Councillor fails to defend her patch from subdivision

Meander Valley Councillor and Westbury resident Tanya King.

A Meander Valley councillor stepped down from her council role in October to argue that her neighbour not be able to subdivide property at 277 Jones Street into three blocks.

Cllr Tanya King, who lives adjacent to the Jones Street site at 18 Clark Street, recused herself from the whole October council meeting to put the case that Sarah Pike should not be allowed to subdivide her land.

She did not succeed as her fellow councillors, Wayne Johnston, Stephanie Cameron, Michael Kelly, Andrew Sherriff and Deb White supported her neighbour’s right to subdivide the land.

Councillors Michal Frydrych, John Temple and Rodney Synfield voted against the motion. 

In the past year Cllr King has voted against subdivision of properties in her home town of Westbury at 40 Suburb Road, 23 Five Acre Row, 5 Five Acre Row, 138 Ritchie Street and Black Hills Road.

In May 2020 she said, ‘I have never been in support of these subdivisions and the intensity of living density in Westbury.’

But Cllr King has voted for the subdivision of properties in other areas of the Meander Valley at 77 East Church Street in Deloraine, 2 Seymour Street in Carrick and in Reedy Marsh at 209 Farrells Road and 239 Wadleys Road.

At the October meeting Cllr King excoriated people who subdivided land in Westbury, saying, ‘The introduction of the special area plan has allowed these properties to be sub-
divided to the detriment of the town. 

‘We are losing these properties for the short term financial gain of a greedy few at the expense of amenity.’

Cllr King described her situation, that she and her husband Danny had set out to bring up their daughters in a spacious rural environment.

But Ms Pike’s representative said that Ms Pike, now based in Sydney, had been born and raised in Westbury, inherited the property from her grandmother and wanted to retain the character of the building on the largest subdivided block. 

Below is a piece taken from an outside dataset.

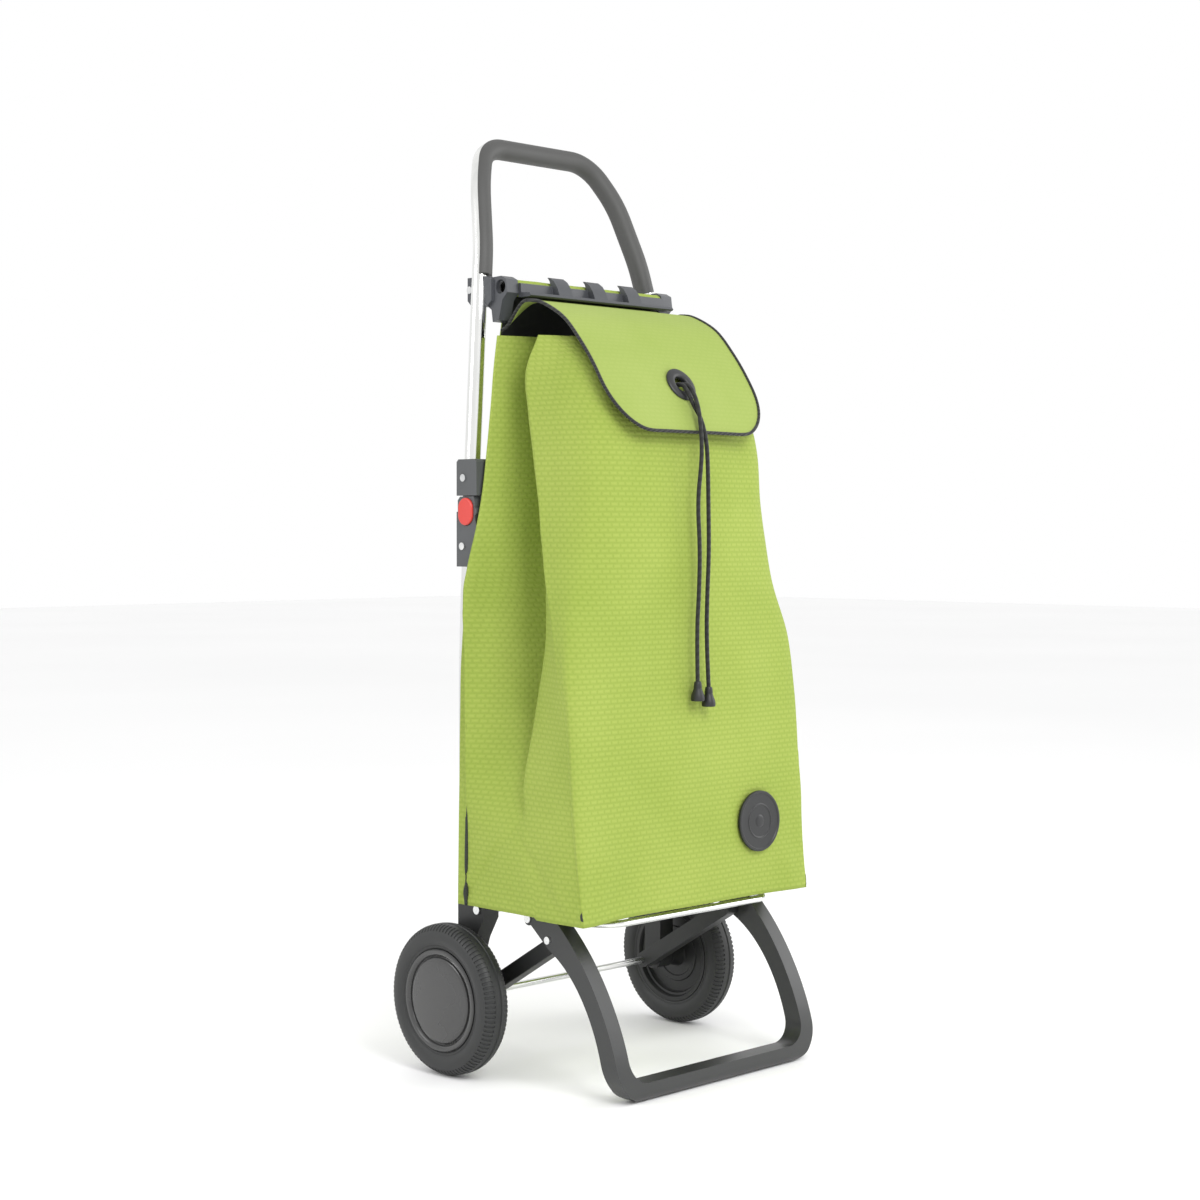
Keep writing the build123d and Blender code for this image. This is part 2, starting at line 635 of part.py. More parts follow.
# Height, front seam X and Y, front corner X and Y, front middle Y, back corner X, fold X and Y.
BAG_LEVELS = (
    (BAG_BOTTOM, 185.5, -134.3, 176, -134.4, -134.5, 185.5, 185.6, -34),
    (290, 185.5, -118, 180, -129, -131, 184, 181, -28),
    (400, 184, -103.5, 181, -120, -127, 181.8, 163, -18),
    (480, 180, -87.3, 176, -113, -125, 179, 150, -10),
    (545, 168, -62, 159, -106, -124, 168, 131, 2),
    (572, 162, -50, 153, -104, -124, 139, 122, 7),
    (640, 152, -31.6, 139, -101, -122, 138, 104, 16),
    (700, 146, -16, 133, -99, -118, 137, 94, 24),
    (745, 141, -3, 126, -91, -109, 133, 88, 28),
    (790, 136, 6, 118, -70, -85, 128, 84, 34),
    (832, 130, -8, 108, -42, -50, 124, 82, 30),
)
BACK_Y = 65.2

front_sections = []
back_sections = []
left_sections = []
right_sections = []
for z, seam_x, seam_y, corner_x, corner_y, middle_y, back_x, fold_x, fold_y in BAG_LEVELS:
    front_sections.append((z, [
        (-seam_x, seam_y), (-corner_x, corner_y), (-0.6 * corner_x, middle_y + 2), (0, middle_y),
        (0.6 * corner_x, middle_y + 2), (corner_x, corner_y), (seam_x, seam_y),
    ]))
    back_sections.append((z, [(back_x, BACK_Y), (0, BACK_Y), (-back_x, BACK_Y)]))
    right_sections.append((z, [(seam_x + 0.3, seam_y + 2.5), (fold_x, fold_y), (back_x, BACK_Y - 3.6)]))
    left_sections.append((z, [(-back_x, BACK_Y - 3.6), (-fold_x, fold_y), (-seam_x - 0.3, seam_y + 2.5)]))

cloth_wall("bag_front", front_sections)
cloth_wall("bag_back", back_sections)
cloth_wall("bag_gusset_left", left_sections)
cloth_wall("bag_gusset_right", right_sections)

YOKE_HALF = 116.0
with BuildPart() as bag_yoke:
    with BuildSketch(across(-1, YOKE_HALF, 0, 0)):
        with BuildLine():
            Polyline((65.2, 837), (58.2, 886), (56.6, 886), (63.6, 837), close=True)
        make_face()
    extrude(amount=2 * YOKE_HALF)
bag_yoke.part.label = "bag_yoke"
export_step(bag_yoke.part, "parts/bag_yoke.step")

BADGE_AT = (101.0, 278.5)
BADGE_RADIUS = 35.0
with BuildPart() as badge:
    with BuildSketch(Plane(origin=(BADGE_AT[0], -132.5, BADGE_AT[1]), x_dir=(1, 0, 0), z_dir=(0, -1, 0.03))):
        Circle(BADGE_RADIUS)
    extrude(amount=3.2)
    fillet(badge.faces().sort_by(Axis.Y)[0].edges(), 1)
badge.part.label = "badge"
export_step(badge.part, "parts/badge.step")


# Flap with its edge binding and eyelet.

FLAP_HINGE_Y = 14.0
FLAP_LINE = ((-8, 867), (-44, 849), (-70, 822), (-92, 793), (-115, 755), (-132.5, 721))
FLAP_BACK = (FLAP_HINGE_Y - 0.6, 870)
FLAP_CORNER = 60.0
BINDING = 3.0
EYELET_HOLE = 13.2
EYELET_Z = 776.0


def flap_sheet(outline_inset, front_lift, back_lift):
    """The curved flap, trimmed to its front outline, with the given cover on each face."""
    line = (FLAP_BACK,) + FLAP_LINE
    with BuildPart() as sheet:
        with BuildSketch(across(-1, FLAP_HALF, 0, 0)):
            with BuildLine():
                outer = Spline(*[(y - 0.6 * front_lift, z + 0.8 * front_lift) for y, z in line])
                inner = Spline(*[(y + 0.6 * back_lift, z - 0.8 * back_lift) for y, z in line])
                Line(outer @ 0, inner @ 0)
                Line(outer @ 1, inner @ 1)
            make_face()
        extrude(amount=2 * FLAP_HALF)
        with BuildSketch(Plane(origin=(0, -220, 0), x_dir=(1, 0, 0), z_dir=(0, -1, 0))):
            half = FLAP_HALF - outline_inset
            bottom = FLAP_LINE[-1][1] - 2 + outline_inset
            with Locations((0, bottom + 100)):
                RectangleRounded(2 * half, 200, FLAP_CORNER - outline_inset)
            with Locations((0, bottom + 120)):
                Rectangle(2 * half, 80)
        extrude(amount=-300, mode=Mode.INTERSECT)
    return sheet.part


with BuildPart() as flap:
    add(flap_sheet(BINDING, 0, CLOTH))
    with BuildSketch(Plane(origin=(0, -220, EYELET_Z), x_dir=(1, 0, 0), z_dir=(0, -1, 0))):
        Circle(EYELET_HOLE)
    extrude(amount=-200, mode=Mode.SUBTRACT)
flap.part.label = "flap"
export_step(flap.part, "parts/flap.step")

with BuildPart() as flap_piping:
    add(flap_sheet(0, 0.6, CLOTH + 0.6))
    add(flap_sheet(BINDING, 2, 5), mode=Mode.SUBTRACT)
flap_piping.part.label = "flap_piping"
export_step(flap_piping.part, "parts/flap_piping.step")

with BuildPart() as flap_root:
    with BuildSketch(across(-1, YOKE_HALF, 0, 0)):
        with BuildLine():
            Polyline(
                (36, 874.4), (FLAP_HINGE_Y, 871), (FLAP_HINGE_Y, 869.4), (36, 872.8), close=True,
            )
        make_face()
    extrude(amount=2 * YOKE_HALF)
flap_root.part.label = "flap_root"
export_step(flap_root.part, "parts/flap_root.step")

EYELET_RADIUS = 21.0
EYELET_BORE = 9.5
EYELET_NORMAL = Vector(0, -0.86, 0.51).normalized()
EYELET_DOWN = Vector(0, -0.51, -0.86).normalized()
EYELET_AT = Vector(0, -103.4, EYELET_Z)
eyelet_plane = Plane(origin=EYELET_AT - EYELET_NORMAL * 2.6, x_dir=(1, 0, 0), z_dir=EYELET_NORMAL)
with BuildPart() as eyelet:
    with BuildSketch(eyelet_plane):
        Circle(EYELET_HOLE - 0.8)
        Circle(EYELET_BORE, mode=Mode.SUBTRACT)
    extrude(amount=5.6)
    with BuildSketch(eyelet_plane.offset(3.2)):
        Circle(EYELET_RADIUS)
        Circle(EYELET_BORE, mode=Mode.SUBTRACT)
    extrude(amount=2.4)
eyelet.part.label = "eyelet"
export_step(eyelet.part, "parts/eyelet.step")


# Drawcord tails: each is a limp cord that leaves the eyelet, crosses the other and hangs.

CORD_RADIUS = 2.4


def at_eyelet(x, out, down):
    """A point out from the flap's face and down from the eyelet's centre."""
    point = EYELET_AT + EYELET_NORMAL * out + EYELET_DOWN * down
    return (x, point.Y, point.Z)


TAIL_ROUTES = {
    "left": (
        at_eyelet(3, -5, -3), at_eyelet(3, 7, 1.5), at_eyelet(2.6, 10, 15), at_eyelet(0.3, 10.4, 31),
        at_eyelet(-3.2, 8.6, 48), (-5, -139.8, 713), (-6.6, -141, 688), (-11, -139, 645), (-6.4, -138.6, 594),
        (-7, -138, 546), (-10.6, -137.6, 498), (-9.2, -138, 444),
    ),
    "right": (
        at_eyelet(-3, -5, -3), at_eyelet(-3, 5.8, 1.5), at_eyelet(-2.4, 6.6, 15), at_eyelet(0.5, 4.3, 31),
        at_eyelet(3.4, 4.4, 48), (4.6, -138.4, 712), (5.6, -139.4, 684), (8.2, -138, 640), (8.8, -138.4, 588),
        (6.2, -138, 538), (4.4, -138.6, 490), (9, -138, 437),
    ),
}
CORD_END_LENGTH = 21.0


def arc_radii(points):
    """One radius for each corner: 0.45 of the shorter run over the tangent of half the turn."""
    radii = []
    for before, corner, after in zip(points, points[1:], points[2:]):
        arriving = Vector(*corner) - Vector(*before)
        leaving = Vector(*after) - Vector(*corner)
        half_turn = math.radians(arriving.get_angle(leaving)) / 2
        radii.append(0.45 * min(arriving.length, leaving.length) / math.tan(half_turn))
    return radii


for side, sign in SIDES:
    points = TAIL_ROUTES[side]
    radii = arc_radii(points)
    with BuildPart() as cord_tail:
        with BuildLine() as tail_route:
            FilletPolyline(*points, radius=radii)
        with BuildSketch(Plane(origin=tail_route.line @ 0, z_dir=tail_route.line % 0)):
            Circle(CORD_RADIUS)
        sweep(path=tail_route.line)
    cord_tail.part.label = f"cord_tail_{side}"
    export_step(cord_tail.part, f"parts/cord_tail_{side}.step")
    length = sum(edge.length for edge in tail_route.edges())
    print("cord tail", side, "length", round(length, 1), "radii", [round(r) for r in radii])
    print("volume over section times length", round(
        cord_tail.part.volume / (math.pi * CORD_RADIUS**2 * length), 4))

    end_x, end_y, end_z = points[-1]
    with BuildPart() as cord_end:
        with BuildSketch(Plane(origin=(end_x, end_y, end_z), x_dir=(1, 0, 0), z_dir=(0, -1, 0))):
            with BuildLine():
                Polyline(
                    (0, 0), (4, 0), (4.6, -5), (7.6, -14), (7.8, -CORD_END_LENGTH), (0, -CORD_END_LENGTH),
                    close=True,
                )
            make_face()
        revolve(axis=Axis((end_x, end_y, end_z), (0, 0, 1)))
    cord_end.part.label = f"cord_end_{side}"
    export_step(cord_end.part, f"parts/cord_end_{side}.step")
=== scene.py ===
import math

import bmesh
import bpy
from mathutils import Matrix, Vector, noise


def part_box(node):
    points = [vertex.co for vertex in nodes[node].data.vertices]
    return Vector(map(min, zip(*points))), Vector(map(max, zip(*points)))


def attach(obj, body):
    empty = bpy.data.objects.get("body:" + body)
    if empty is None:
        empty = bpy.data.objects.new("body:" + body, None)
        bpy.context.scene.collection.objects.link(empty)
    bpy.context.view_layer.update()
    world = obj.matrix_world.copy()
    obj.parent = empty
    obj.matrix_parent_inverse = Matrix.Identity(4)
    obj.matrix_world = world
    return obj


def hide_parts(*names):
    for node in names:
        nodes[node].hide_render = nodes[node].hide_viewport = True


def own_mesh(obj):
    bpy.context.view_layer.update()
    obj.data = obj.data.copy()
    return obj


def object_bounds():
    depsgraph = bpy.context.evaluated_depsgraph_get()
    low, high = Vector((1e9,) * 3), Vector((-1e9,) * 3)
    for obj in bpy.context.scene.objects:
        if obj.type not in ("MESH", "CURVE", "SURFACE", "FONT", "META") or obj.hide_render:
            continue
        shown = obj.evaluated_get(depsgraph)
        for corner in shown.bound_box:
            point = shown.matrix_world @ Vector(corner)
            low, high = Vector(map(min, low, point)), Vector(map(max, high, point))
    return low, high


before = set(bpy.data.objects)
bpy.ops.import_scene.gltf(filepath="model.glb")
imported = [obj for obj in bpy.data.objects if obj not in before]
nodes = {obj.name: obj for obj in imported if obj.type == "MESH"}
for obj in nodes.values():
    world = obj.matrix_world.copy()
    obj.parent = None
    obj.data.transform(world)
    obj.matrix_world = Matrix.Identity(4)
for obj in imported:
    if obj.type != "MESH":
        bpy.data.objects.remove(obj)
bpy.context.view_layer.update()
scene = bpy.context.scene
sides = (("left", -1), ("right", 1))

axleLow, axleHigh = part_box("axle")
axleMiddle = (axleLow + axleHigh) / 2
homeShift = axleMiddle - Vector((0, 0.075, 0.0853))  # the frame's place against the design's own origin


def at(x, y, z):
    # a design point in millimetres, as a place in the frame
    return homeShift + Vector((x, y, z)) / 1000


# camera, level with the middle of the bag and half turned to its left side
camera = {"lens": 65.52, "sensor": 36, "place": (-1806.65, -1769.74, 610.9), "turn": (88.22, 0, -45.2)}
cameraData = bpy.data.cameras.new("camera")
cameraData.lens = camera["lens"]
cameraData.sensor_width = camera["sensor"]
cameraPiece = bpy.data.objects.new("camera", cameraData)
cameraPiece.location = at(*camera["place"])
cameraPiece.rotation_euler = [math.radians(a) for a in camera["turn"]]
scene.collection.objects.link(cameraPiece)
scene.camera = cameraPiece
print("camera placed")


# materials

def srgb(code):
    values = [int(code[i:i + 2], 16) / 255 for i in (1, 3, 5)]
    return [*(v / 12.92 if v <= 0.04045 else ((v + 0.055) / 1.055) ** 2.4 for v in values), 1]


def startMaterial(name, **sockets):
    material = bpy.data.materials.new(name)
    material.use_nodes = True
    shader = material.node_tree.nodes["Principled BSDF"]
    for socket, value in sockets.items():
        shader.inputs[socket.replace("_", " ")].default_value = value
    return material, shader


def addNode(material, kind, settings=None, links=None):
    tree = material.node_tree
    node = tree.nodes.new(kind)
    for key, value in (settings or {}).items():
        if isinstance(key, str) and hasattr(node, key):
            setattr(node, key, value)
        else:
            node.inputs[key].default_value = value
    for socket, source in (links or {}).items():
        tree.links.new(source, node.inputs[socket])
    return node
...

Ms Pike also wants to retain as much of the hawthorn hedge on Jones Street as possible, recognising that hedgerows add to the charm of Westbury.

Cllr King described how, not wanting to see the Jones Street property ‘carved up for financial gain’, she had approached Ms Pike’s mother and father to offer to buy the property and been refused.

Cllr Cameron said, ‘As much as I look at this, it’s allowed [under the planning scheme] and I have to support it.’

Cllr Kelly said, ‘Our hands are tied. There’s a high chance of losing at a tribunal if we refused it.’

Bit Cllr Rodney Synfield said subdivision would have a detrimental effect on the surrounding area and the arrangement of the resulting battleaxe blocks was ‘ludicrous’.

Cllr King left the meeting straight after the decision.